§ REQUIRED TASK:
Write out each entry again. Keep every word exactly as it is.
━━━
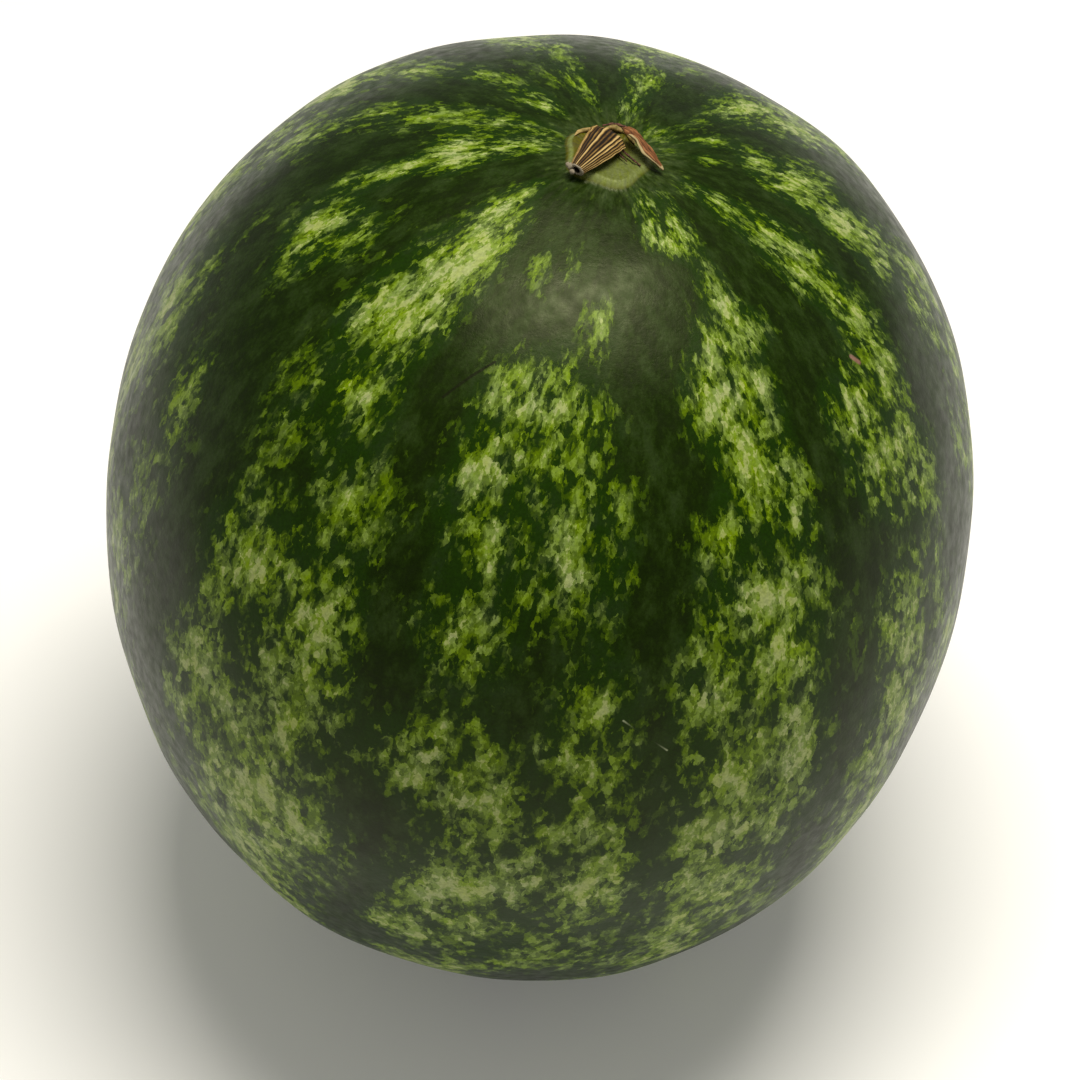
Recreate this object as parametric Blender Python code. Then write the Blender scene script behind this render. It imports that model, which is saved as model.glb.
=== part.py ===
# A whole round watermelon with its dried stem, resting on a small flat spot with the stem end up.
# Metres, +Z up. The origin is on the ground, under the middle of the fruit.
import math

import bmesh
import bpy
from mathutils import Matrix, Vector

# Fruit, in its own frame: +Z points out of the stem end, the middle is at the origin.
FRUIT_RADIUS = 0.110  # at the middle of its length
FRUIT_HALF_LENGTH = 1.122 * FRUIT_RADIUS
STEM_END_FULLNESS = 0.05  # how much fuller the stem end is than the middle, as a share
LEAN = math.radians(8.6)  # the axis leans towards +X
FLAT_DEPTH = 0.0035  # height lost where the fruit has settled flat

# Low swellings that put the fruit a little out of round: (waves around, share of the radius).
EVEN_SWELLS = ((1, -0.008), (2, -0.028), (3, -0.002), (4, -0.006))  # the same at both ends
ENDWISE_SWELLS = ((1, -0.013), (3, 0.005))  # opposite at the two ends

# Stem end: a shallow dish in the rind with a low five-sided collar in it, where the stem grows.
DISH_RADIUS = 0.022
DISH_DEPTH = 0.0012
COLLAR_MIDDLE = Vector((-0.0026, -0.0018))
COLLAR_RADIUS = 0.0096
COLLAR_HEIGHT = 0.0012
COLLAR_EDGE = 0.0014  # half the width of its sloping edge
COLLAR_SIDES = 5
COLLAR_POINTEDNESS = 0.07
COLLAR_TURN = math.radians(19.0)  # of one point, from -Y towards +X

# How finely the fruit is faceted.
AROUND = 56
ALONG = 40
CROWDING = 1.5  # rings crowd towards the stem end, where the shape is finest

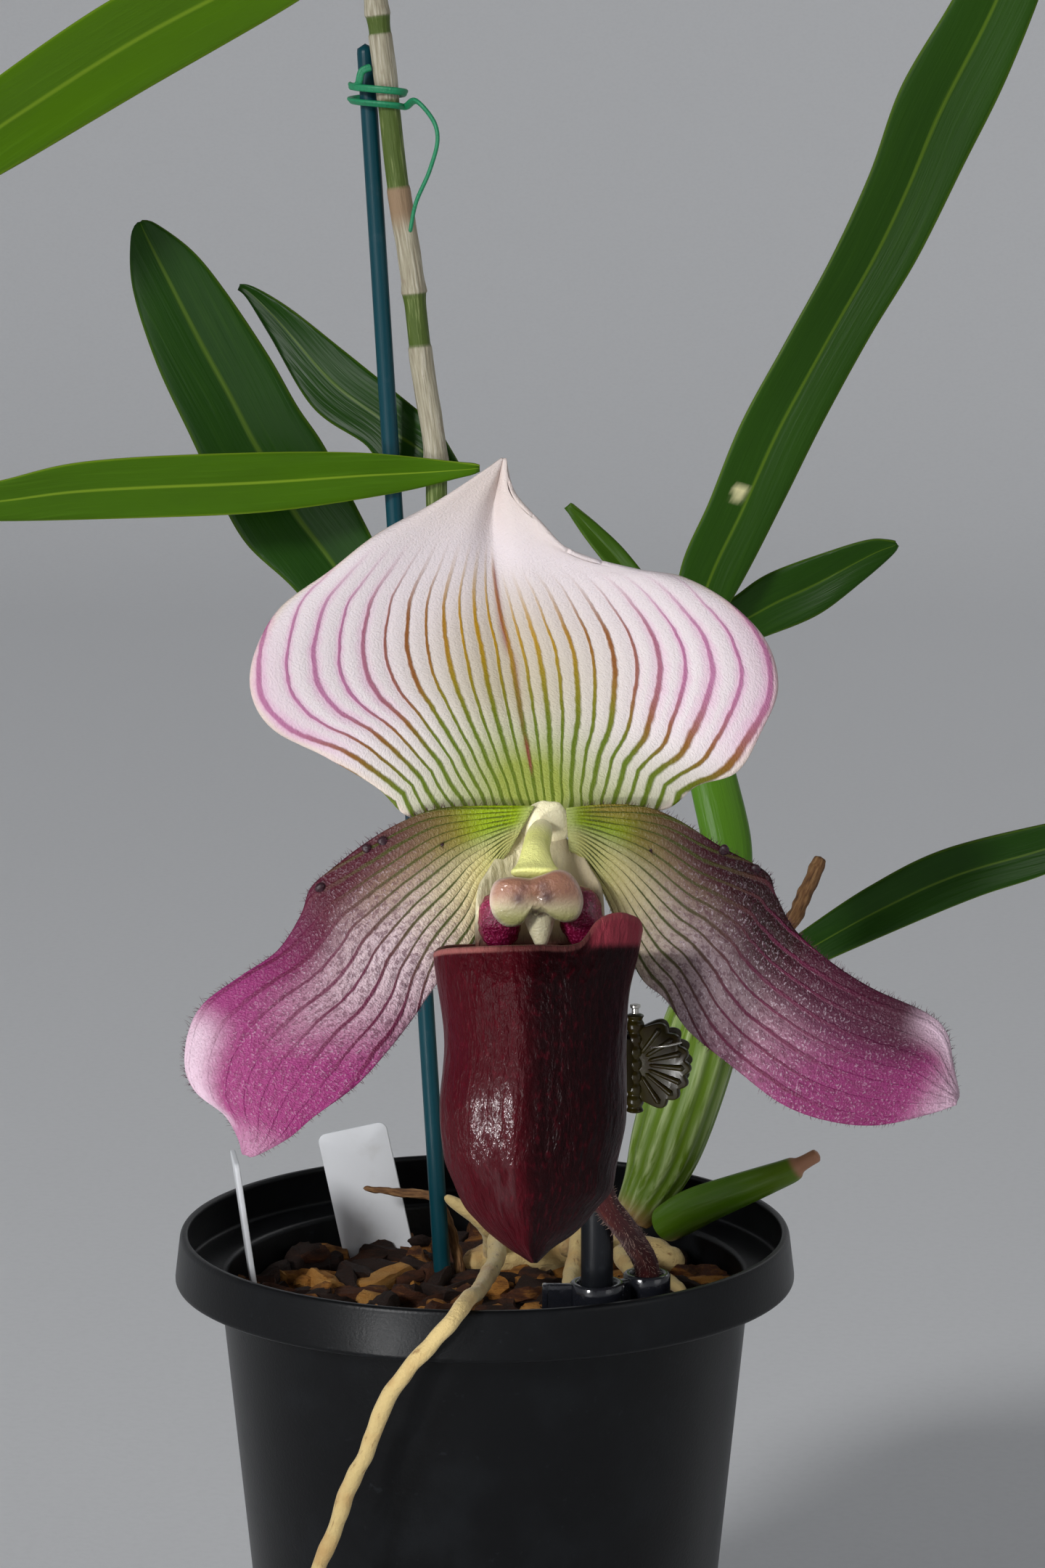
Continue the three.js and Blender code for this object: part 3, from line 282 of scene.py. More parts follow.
━━━
§ FULL OUTPUT:
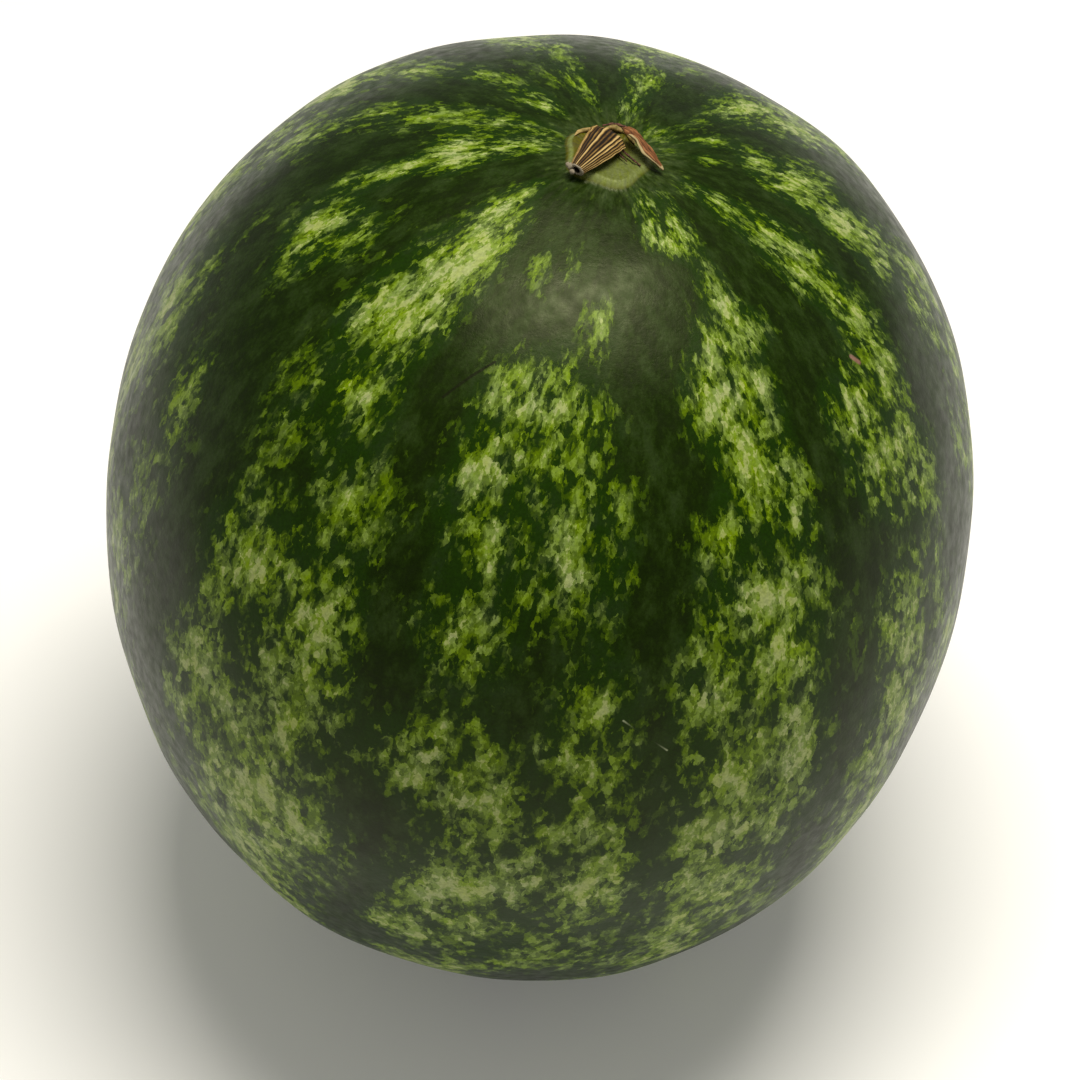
Recreate this object as parametric Blender Python code. Then write the Blender scene script behind this render. It imports that model, which is saved as model.glb.
=== part.py ===
# A whole round watermelon with its dried stem, resting on a small flat spot with the stem end up.
# Metres, +Z up. The origin is on the ground, under the middle of the fruit.
import math

import bmesh
import bpy
from mathutils import Matrix, Vector

# Fruit, in its own frame: +Z points out of the stem end, the middle is at the origin.
FRUIT_RADIUS = 0.110  # at the middle of its length
FRUIT_HALF_LENGTH = 1.122 * FRUIT_RADIUS
STEM_END_FULLNESS = 0.05  # how much fuller the stem end is than the middle, as a share
LEAN = math.radians(8.6)  # the axis leans towards +X
FLAT_DEPTH = 0.0035  # height lost where the fruit has settled flat

# Low swellings that put the fruit a little out of round: (waves around, share of the radius).
EVEN_SWELLS = ((1, -0.008), (2, -0.028), (3, -0.002), (4, -0.006))  # the same at both ends
ENDWISE_SWELLS = ((1, -0.013), (3, 0.005))  # opposite at the two ends

# Stem end: a shallow dish in the rind with a low five-sided collar in it, where the stem grows.
DISH_RADIUS = 0.022
DISH_DEPTH = 0.0012
COLLAR_MIDDLE = Vector((-0.0026, -0.0018))
COLLAR_RADIUS = 0.0096
COLLAR_HEIGHT = 0.0012
COLLAR_EDGE = 0.0014  # half the width of its sloping edge
COLLAR_SIDES = 5
COLLAR_POINTEDNESS = 0.07
COLLAR_TURN = math.radians(19.0)  # of one point, from -Y towards +X

# How finely the fruit is faceted.
AROUND = 56
ALONG = 40
CROWDING = 1.5  # rings crowd towards the stem end, where the shape is finest

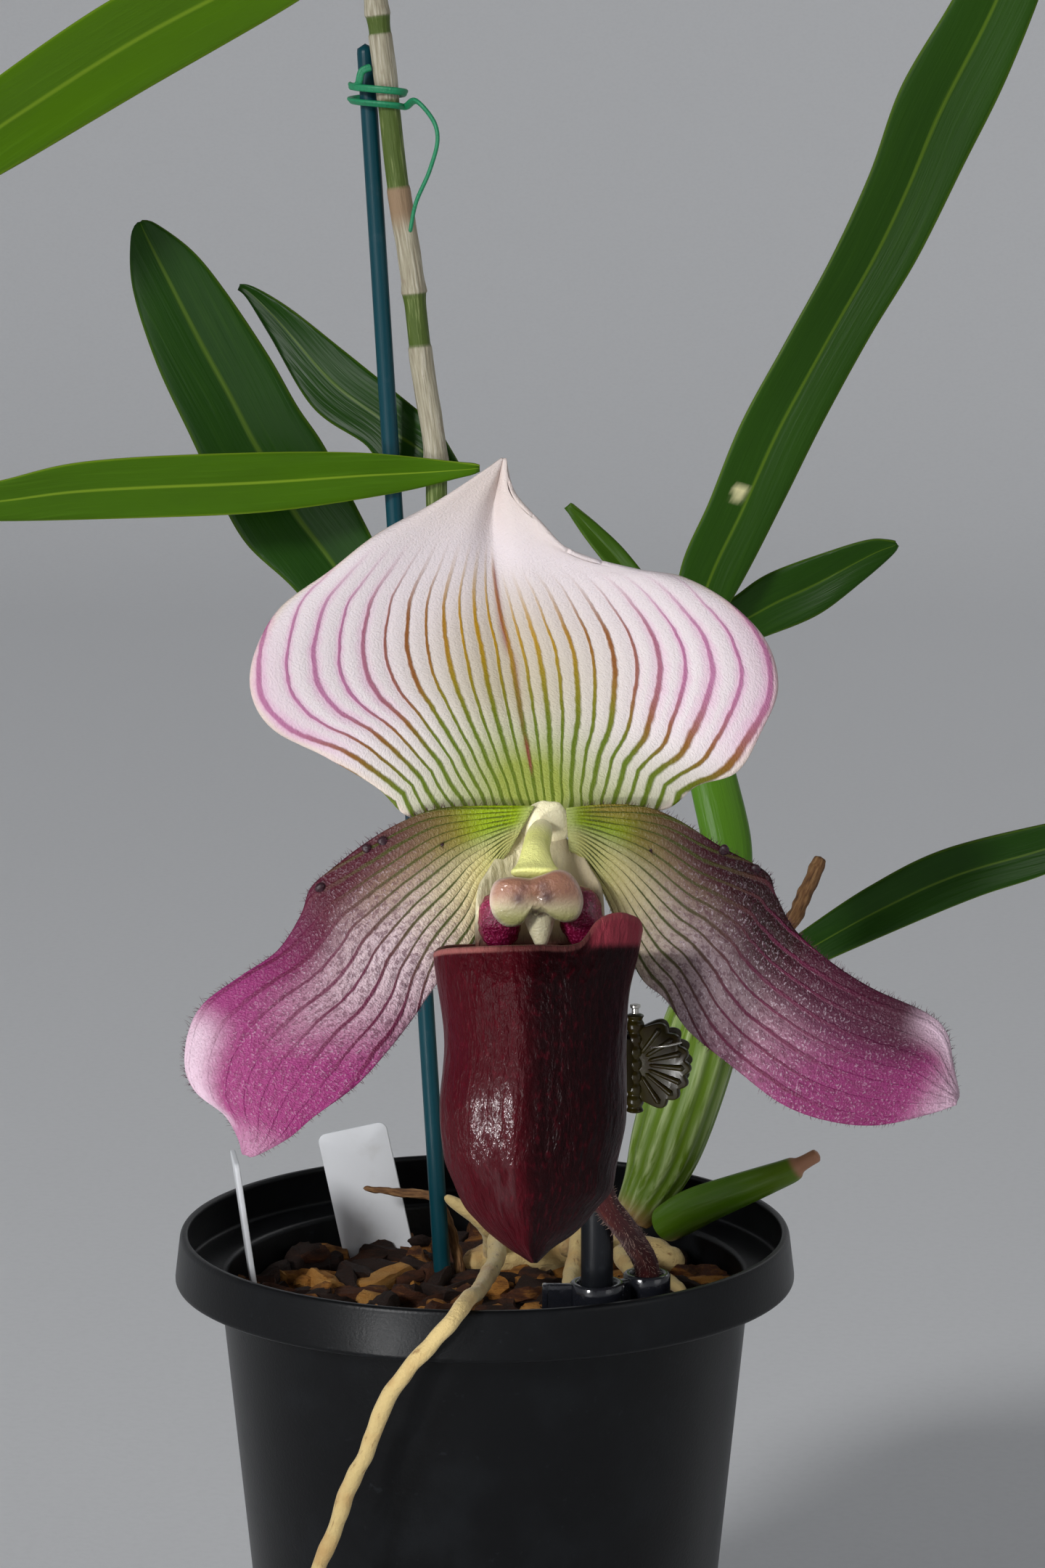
Continue the three.js and Blender code for this object: part 3, from line 282 of scene.py. More parts follow.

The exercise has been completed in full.